At the same time, the Authority has amended its Guidelines on the Assessment of Horizontal Mergers and Acquisitions and Guidelines on the Assessment of Non-Horizontal Mergers and Acquisitions to reflect the changes made by the Communiqué to Article 13 of Communiqué No 2010/4, which now incorporates an explicit test for assessing coordination risks in full function joint ventures. Under the revised regime, the Authority must examine whether a joint venture is likely not only to produce structural effects in the joint venture’s own market, but also to facilitate coordination between the parent undertakings, thereby eliminating or significantly reducing competition between them in respect of a substantial part of the relevant products or services. These updated Guidelines provide a structured framework for this analysis, identifying scenarios in which coordination risks are more likely, for example where parent companies maintain operations in the joint venture’s market or in closely related upstream, downstream or neighbouring markets, or where the joint venture becomes a key supplier or customer for its parents, as well as circumstances in which such risks are less pronounced, for instance where the parents fully transfer their activities to the joint venture and exit the market.

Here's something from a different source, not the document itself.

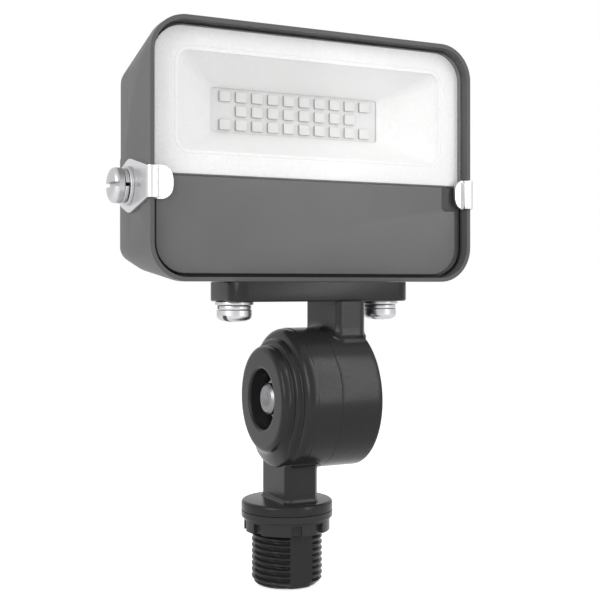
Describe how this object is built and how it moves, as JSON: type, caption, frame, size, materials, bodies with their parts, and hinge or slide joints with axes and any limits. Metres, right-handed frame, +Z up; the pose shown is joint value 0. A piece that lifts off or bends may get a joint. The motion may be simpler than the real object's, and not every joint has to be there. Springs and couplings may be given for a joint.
{
  "type": "flood light",
  "caption": "Small LED flood light: finned rectangular head with a recessed window, on a tilting round knuckle with a threaded conduit spigot and locknut.",
  "frame": {"origin": "on the spigot's axis, in the underside of the flange that seats on the junction box, where the spigot's wide bore ends", "axes": "+Z up along the spigot towards the head, -Y the way the window faces, +X to the right for someone who looks at the window"},
  "size_m": [0.121, 0.0434, 0.1655],
  "materials": {
    "housing_paint": "fine powder coat, dark grey",
    "knuckle_paint": "powder coat, charcoal",
    "locknut_metal": "satin black zinc",
    "cover_paint": "satin, dark grey",
    "lens_clear": "fine frosted",
    "reflector_white": "satin white",
    "board_white": "white solder mask",
    "chip_phosphor": "pale yellow phosphor in white cups",
    "stainless_sheet": "bright stainless sheet",
    "stainless_screw": "bright stainless",
    "seal_rubber": "matt black silicone",
    "board_green": "green solder mask",
    "ferrite_black": "ferrite and tape",
    "capacitor_sleeve": "dark sleeve",
    "choke_copper": "enamelled copper",
    "terminal_green": "green nylon",
    "lead_red": "silicone insulation"
  },
  "bodies": {
    "base": {"knuckle_lower": "knuckle_paint", "knuckle_bolt": "stainless_screw", "knuckle_washer": "stainless_screw", "knuckle_nut": "stainless_screw", "knuckle_seal": "seal_rubber"},
    "head": {"housing": "housing_paint", "lens_gasket": "seal_rubber", "lens": "lens_clear", "driver_cover": "cover_paint", "reflector": "reflector_white", "led_board": "board_white", "led_chips": "chip_phosphor", "led_board_screws": "stainless_screw", "led_leads": "lead_red", "driver_board": "board_green", "driver_transformer": "ferrite_black", "driver_capacitors": "capacitor_sleeve", "driver_choke": "choke_copper", "driver_terminals": "terminal_green", "driver_screws": "stainless_screw", "clip_left": "stainless_sheet", "clip_right": "stainless_sheet", "clip_screws": "stainless_screw", "clip_spring_washers": "stainless_screw", "clip_washers": "stainless_screw", "knuckle_upper": "knuckle_paint", "plate_gasket": "seal_rubber", "wire_grommet": "seal_rubber", "plate_screws": "stainless_screw", "plate_spring_washers": "stainless_screw", "plate_washers": "stainless_screw"},
    "locknut": {"locknut": "locknut_metal"}
  },
  "joints": [
    {"name": "head_tilt", "type": "hinge", "parent": "base", "child": "head", "pos_m": [0.0078, 0, 0.0333], "axis": [1, 0, 0], "range_deg": [-90, 90]},
    {"name": "locknut_travel", "type": "slide", "parent": "base", "child": "locknut", "axis": [0, 0, -1], "range_m": [0, 0.012]}
  ]
}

In this way, the Authority has further aligned its approach with that of the European Commission, and parties contemplating full function joint ventures in Türkiye should expect a more detailed review of potential coordination effects at the parent level.

 

CONCLUSION

Overall, the combination of the Communiqué and the New Guidelines recast the scope of Turkish merger control. On the one hand, higher thresholds will ease the notification burden for many traditional transactions. On the other hand, the enhanced focus on multi-step structures, technology undertaking transactions and joint venture coordination means that complex and innovation-focused deals will continue to attract close attention from the Authority. In this evolving environment, it will be increasingly important for transaction parties to (i) maintain detailed records of their prior acquisitions and contributions over the preceding three years, (ii) conduct an activity-based assessment of technology-related turnover, and (iii) anticipate the Authority’s coordination analysis in joint venture cases, ideally by benchmarking structures and information exchange frameworks against established EU practice.